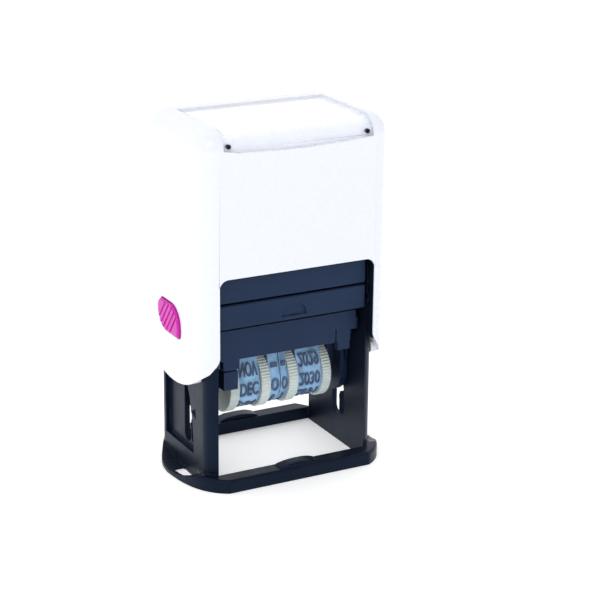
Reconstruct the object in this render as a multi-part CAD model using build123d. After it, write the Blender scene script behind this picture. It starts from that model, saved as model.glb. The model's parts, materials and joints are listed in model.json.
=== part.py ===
from build123d import *
import os
from math import asin, cos, pi, sin

# Self-inking rotary date stamp. Millimetres, +Z up, front towards -Y.
# The origin is the middle of the base on the table. Drawn at rest, cap up.

# cap
cap_width = 54.0
cap_depth = 36.0
cap_corner = 5.5
cap_wall = 2.0
cap_top = 95.2
cap_roof = 90.4
cap_edge = 5.4
cutout_half = 22.3
cutout_top = 57.1
arm_low = 25.4
arm_sweep = 26.0
arm_middle = 0.8

# press and flip
stroke = 23.0
axle_z = 32.6
axle_r = 1.6
follower_r = 1.0
follower_arm = 3.6
slot_gap = 0.3

# frame
frame_half = 24.5
wall_in = 21.6
recess_in = 23.2
frame_front = 15.6
frame_corner = 4.0
frame_top = 58.5
ring_height = 3.6
opening_half_y = 15.7
base_half_x = 29.5
base_half_y = 20.4
bridge_low = 50.2
bridge_high = 52.2

# ink cartridge
pad_z = 42.8
tray_low = 43.0
tray_top = 49.5
tray_half = 21.0

# carriage
block_half_x = 21.1
block_half_y = 13.2
block_low = 33.6
block_top = 39.6
plate_top = 40.9
die_base = 41.6
die_face = 42.1

# date wheels and bands
wheel_z = 22.6
flange_r = 7.9
hub_r = 6.0
band_r = 7.3
band_tip_r = 2.1
band_tip_z = 40.0
band_thick = 0.9
rod_r = 1.5
knurls = 60

# lock button
button_y = 2.2
button_z = 42.2
button_w = 13.2
button_h = 8.7

# return spring
spring_r = 5.4
wire_r = 0.5
turns = 9

# wheel name, flange from, flange to, hub from, hub to
wheels = (
    ("month_wheel", -14.3, -11.7, -11.7, -5.3),
    ("day_tens_wheel", -5.1, -2.5, -2.5, 0.7),
    ("day_units_wheel", 3.1, 5.75, 0.9, 3.1),
    ("year_wheel", 13.25, 15.7, 5.95, 13.25),
)
# band name, from, to
bands = (
    ("month_band", -11.5, -5.35),
    ("day_tens_band", -2.35, 0.65),
    ("day_units_band", 0.95, 2.95),
    ("year_band", 6.0, 13.1),
)


def block(x0, x1, y0, y1, z0, z1):
    size = (x1 - x0, y1 - y0, z1 - z0)
    middle = ((x0 + x1) / 2, (y0 + y1) / 2, (z0 + z1) / 2)
    return Pos(*middle) * Box(*size)


def rod_x(radius, x0, x1, y, z):
    spin = Rot(0, 90, 0)
    return Pos((x0 + x1) / 2, y, z) * spin * Cylinder(radius, x1 - x0)


def post_z(radius, z0, z1, x=0, y=0):
    return Pos(x, y, (z0 + z1) / 2) * Cylinder(radius, z1 - z0)


def across(profile, x0, x1):
    """A YZ profile carried along X."""
    return extrude(Plane.YZ.offset(x0) * profile, x1 - x0)


def deep(profile, y0, y1):
    """An XZ profile carried along Y."""
    return extrude(Plane.XZ.offset(-y1) * profile, y1 - y0)


def both_sides(solid):
    return solid + mirror(solid, Plane.YZ)


def rounded_z(solid, radius):
    return fillet(solid.edges().filter_by(Axis.Z), radius)


# ---------------------------------------------------------------- cap

def cap_shape(inset, top, edge):
    """The outside of the cap, or the same shape set in by a distance."""
    corner = cap_corner - inset
    plan = RectangleRounded(cap_width - 2 * inset, cap_depth - 2 * inset, corner)
    body = extrude(plan, top)
    rim = body.faces().sort_by(Axis.Z)[-1].edges()
    return fillet(rim, edge)


def window_zone(gap):
    """The part of the cap's top and front shoulder that the window covers."""
    half = 21.0 + gap
    low = 90.0 - gap
    sag = 1.0
    outline = Polyline((half, low), (half, 100), (-half, 100), (-half, low))
    arch = ThreePointArc((-half, low), (0, low - sag), (half, low))
    return deep(make_face(outline + arch), -20, 9.5 + gap)


def skin(depth):
    return cap_shape(0, cap_top, cap_edge) - cap_shape(depth, cap_top - depth, cap_edge - depth)


def card_zone(gap):
    return block(-19.6 - gap, 19.6 + gap, -14.7 - gap, 8.6 + gap, 90, 100)


def arm_cut():
    """Everything below the curved lower ends of the two arms."""
    middle_z = arm_low + arm_sweep
    area = Pos(0, middle_z / 2 - 5) * Rectangle(60, middle_z + 10)
    area -= Pos(arm_middle, middle_z) * Circle(arm_sweep)
    return across(area, -40, 40)


def flare(hand, start, low):
    """The cutout's edge from its straight side round the cap's corner, then back below."""
    steps = ((0, 0), (0.3, 1.4), (1.0, 2.6), (2.0, 4.0), (2.9, 5.2), (3.9, 6.4), (4.5, 7.2), (4.7, 7.7))
    edge = [(hand * (cutout_half + x), start - z) for x, z in steps]
    end_x, end_z = edge[-1]
    inner = hand * (cutout_half - 0.4)
    rest = ((end_x, end_z), (hand * 30, end_z), (hand * 30, low), (inner, low), (inner, start), edge[0])
    return Spline(*edge) + Polyline(*rest)


def cutout(side):
    """The open front or back of the cap, flared at the foot of each arm."""
    low = -10
    height = cutout_top - low
    area = Pos(0, (cutout_top + low) / 2) * RectangleRounded(2 * cutout_half, height, 2.4)
    area = deep(area, 12, 22)
    start = 36.8 if side < 0 else 34.8
    for hand in (-1, 1):
        foot = make_face(flare(hand, start, low))
        area += deep(foot, 12.6, 22)
    return area if side > 0 else mirror(area, Plane.XZ)


def leaf(grow):
    """The lock button's outline in YZ: two full corners and two tight ones."""
    w = button_w / 2 + grow
    h = button_h / 2 + grow
    corners = Polyline((-w, -h), (w, -h), (w, h), (-w, h), close=True)
    face = make_face(corners)
    radii = (1.6 + grow, 5.6 + grow, 2.4 + grow, 5.6 + grow)
    order = ((-w, -h), (w, -h), (w, h), (-w, h))
    for (y, z), radius in zip(order, radii):
        tip = face.vertices().sort_by_distance((y, z, 0))[0]
        face = fillet(tip, radius)
    return Pos(button_y, button_z) * face


def housing():
    shell = cap_shape(0, cap_top, cap_edge)
    shell -= cap_shape(cap_wall, cap_roof, 3.4)
    shell -= arm_cut()
    shell -= cutout(-1)
    shell -= cutout(1)
    shell -= skin(1.25) & window_zone(0.12)
    shell -= skin(1.65) & card_zone(0.1)
    for hand in (-1, 1):
        shell -= rod_x(2.4, *sorted((hand * 24, hand * 26.5)), 0, axle_z)
        shell -= across(leaf(0), *sorted((hand * 24, hand * 28)))
        shell -= across(leaf(1.3), *sorted((hand * 24, hand * 25.8)))
        shell += deep(Pos(hand * 19.6, 91.1) * Circle(0.55), -17.6, -16.4)
    for x in (-15, 15):
        shell += block(x - 0.6, x + 0.6, -16.2, -15.95, 60, 86)
        shell += block(x - 0.6, x + 0.6, 15.95, 16.2, 60, 86)
    return shell


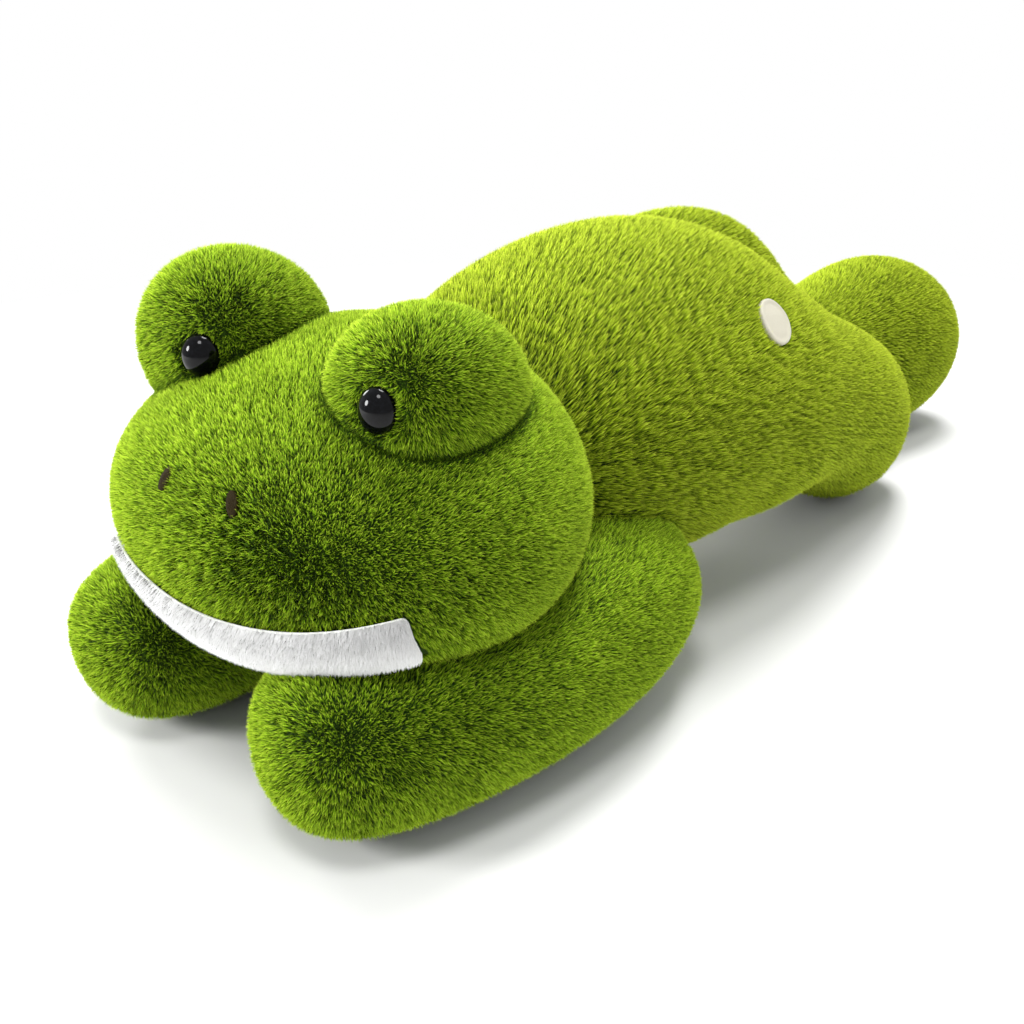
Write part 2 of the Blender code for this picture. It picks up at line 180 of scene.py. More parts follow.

*****

● **Work to be completed**
Only the lines from the first line of the records through the line containing "button_h = 8.7" should be repeated, exactly as they appear.

● **Worked answer**
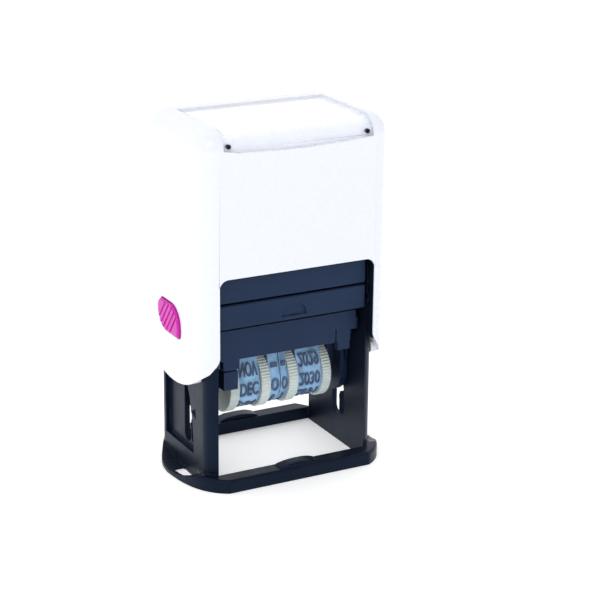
Reconstruct the object in this render as a multi-part CAD model using build123d. After it, write the Blender scene script behind this picture. It starts from that model, saved as model.glb. The model's parts, materials and joints are listed in model.json.
=== part.py ===
from build123d import *
import os
from math import asin, cos, pi, sin

# Self-inking rotary date stamp. Millimetres, +Z up, front towards -Y.
# The origin is the middle of the base on the table. Drawn at rest, cap up.

# cap
cap_width = 54.0
cap_depth = 36.0
cap_corner = 5.5
cap_wall = 2.0
cap_top = 95.2
cap_roof = 90.4
cap_edge = 5.4
cutout_half = 22.3
cutout_top = 57.1
arm_low = 25.4
arm_sweep = 26.0
arm_middle = 0.8

# press and flip
stroke = 23.0
axle_z = 32.6
axle_r = 1.6
follower_r = 1.0
follower_arm = 3.6
slot_gap = 0.3

# frame
frame_half = 24.5
wall_in = 21.6
recess_in = 23.2
frame_front = 15.6
frame_corner = 4.0
frame_top = 58.5
ring_height = 3.6
opening_half_y = 15.7
base_half_x = 29.5
base_half_y = 20.4
bridge_low = 50.2
bridge_high = 52.2

# ink cartridge
pad_z = 42.8
tray_low = 43.0
tray_top = 49.5
tray_half = 21.0

# carriage
block_half_x = 21.1
block_half_y = 13.2
block_low = 33.6
block_top = 39.6
plate_top = 40.9
die_base = 41.6
die_face = 42.1

# date wheels and bands
wheel_z = 22.6
flange_r = 7.9
hub_r = 6.0
band_r = 7.3
band_tip_r = 2.1
band_tip_z = 40.0
band_thick = 0.9
rod_r = 1.5
knurls = 60

# lock button
button_y = 2.2
button_z = 42.2
button_w = 13.2
button_h = 8.7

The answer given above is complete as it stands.